As mentioned by user 9000, even in UTF-32, you have sequences of characters that are interdependent. The à is a good example, although this character can be canonicalized to \x00E1. So you can make it simple.
Unicode, even when using the UTF-32 encoding, supports up to 30 code points, one after the other, to represent the most complex characters. (The existing characters do not use that many, I think the longest in existence is currently 17 if I'm correct.)
For that reason, Unicode developed Normalization Forms. It actually considers five different forms:
Unnormalized -- a sequence you create manually, for example; text editors are expected to save properly normalized (NFC) code sequences
NFD -- Normalization Form Decomposition
NFKD -- Normalization Form Compatibility Decomposition
NFC -- Normalization Form Canonical Composition
NFKC -- Normalization Form Compatibility Canonical Composition
Although in most situations it does not matter much because long compositions are rare, even in languages that use them.
And in most cases, your code already deals with canonical compositions. However, if you create strings manually in your code, you are not unlikely to create an unnormalized string (assuming you use such long forms).

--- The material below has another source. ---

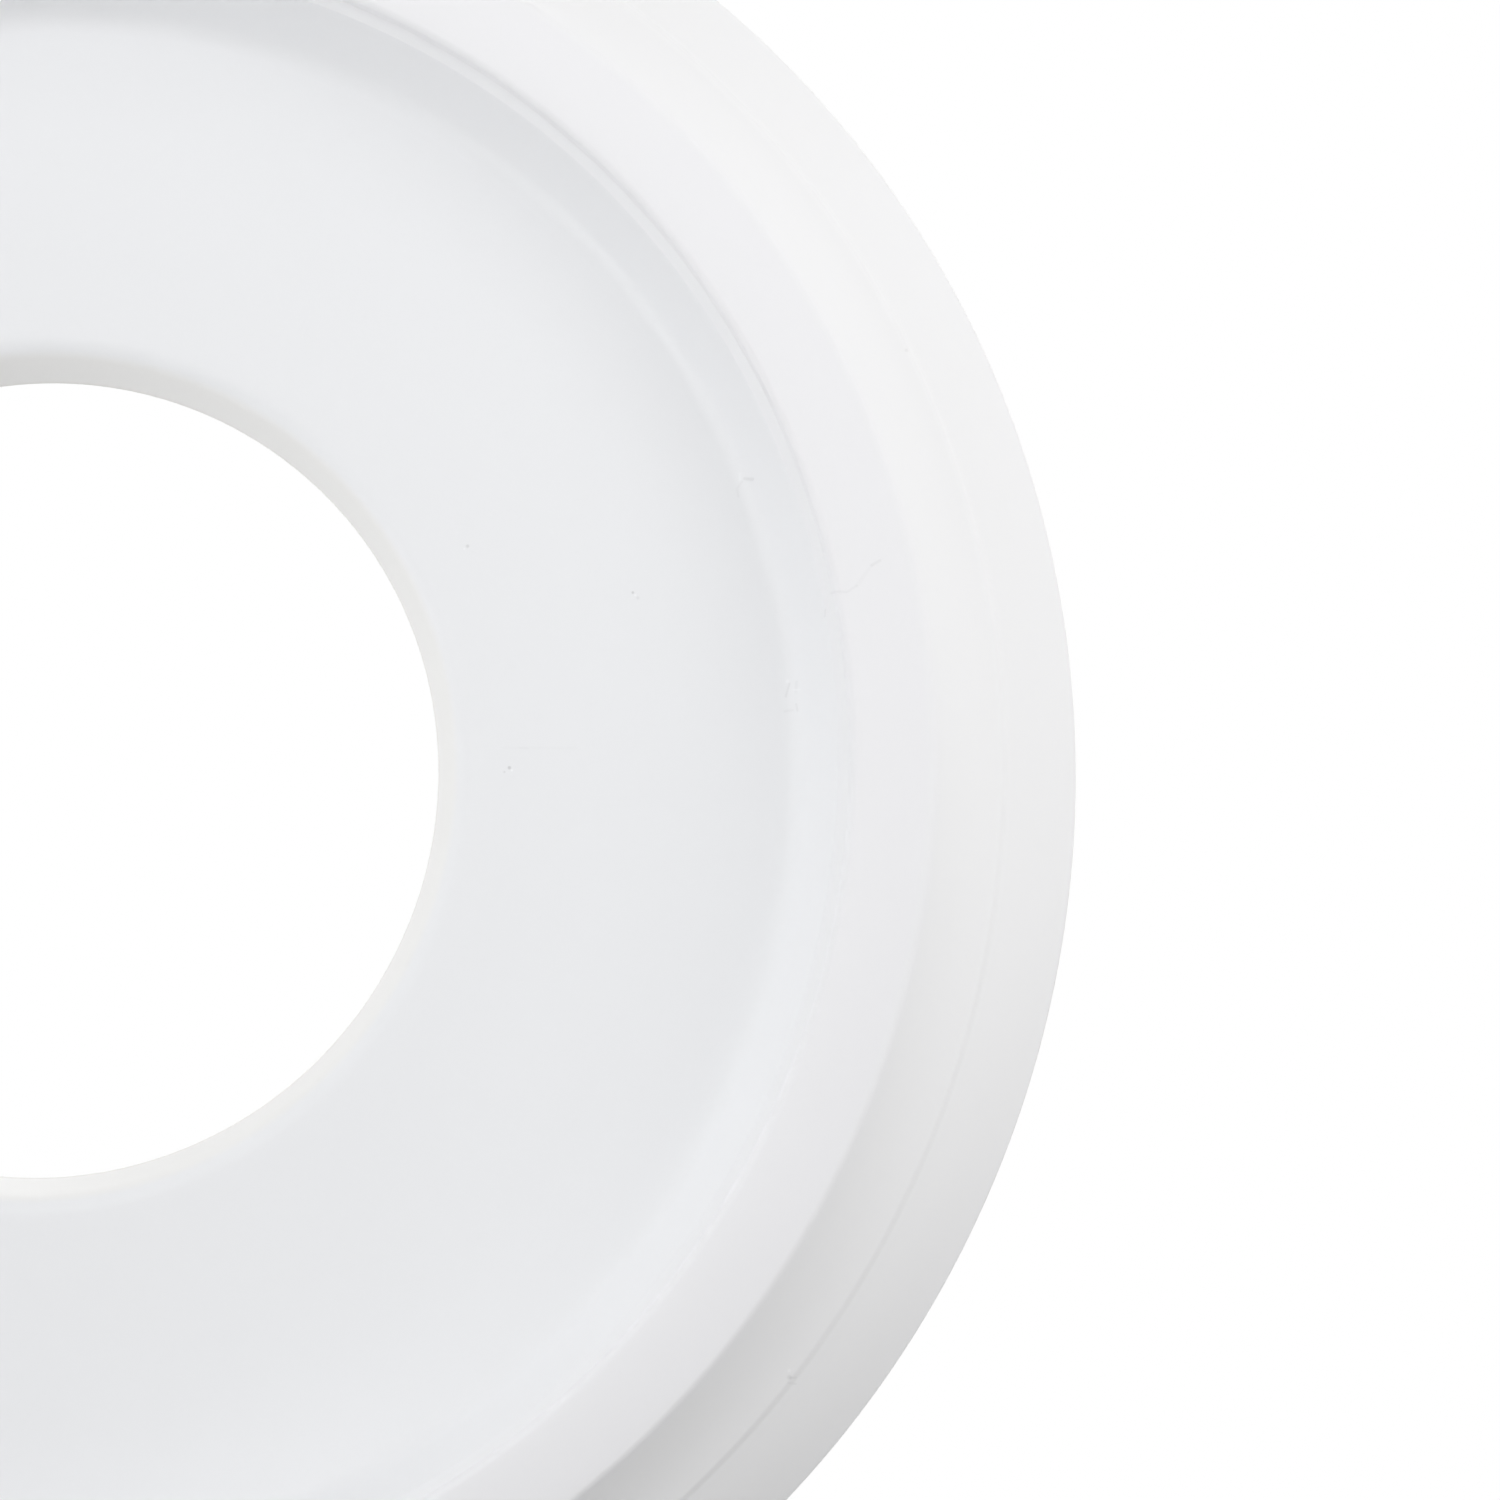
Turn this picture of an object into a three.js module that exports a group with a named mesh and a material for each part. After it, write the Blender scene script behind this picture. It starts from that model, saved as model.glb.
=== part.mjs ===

Properly implemented servers on the Internet are expected to refused strings that are not canonical compositions as per Unicode. Long forms are also forbidden over connections. For example, the UTF-8 encoding technically allows for ASCII characters to be encoded using 1, 2, 3, or 4 bytes (and the old encoding allowed up to 6 bytes!) but those encoding are not permitted.
Any comment on the Internet that contradicts the Unicode Normalization Form document is simply incorrect.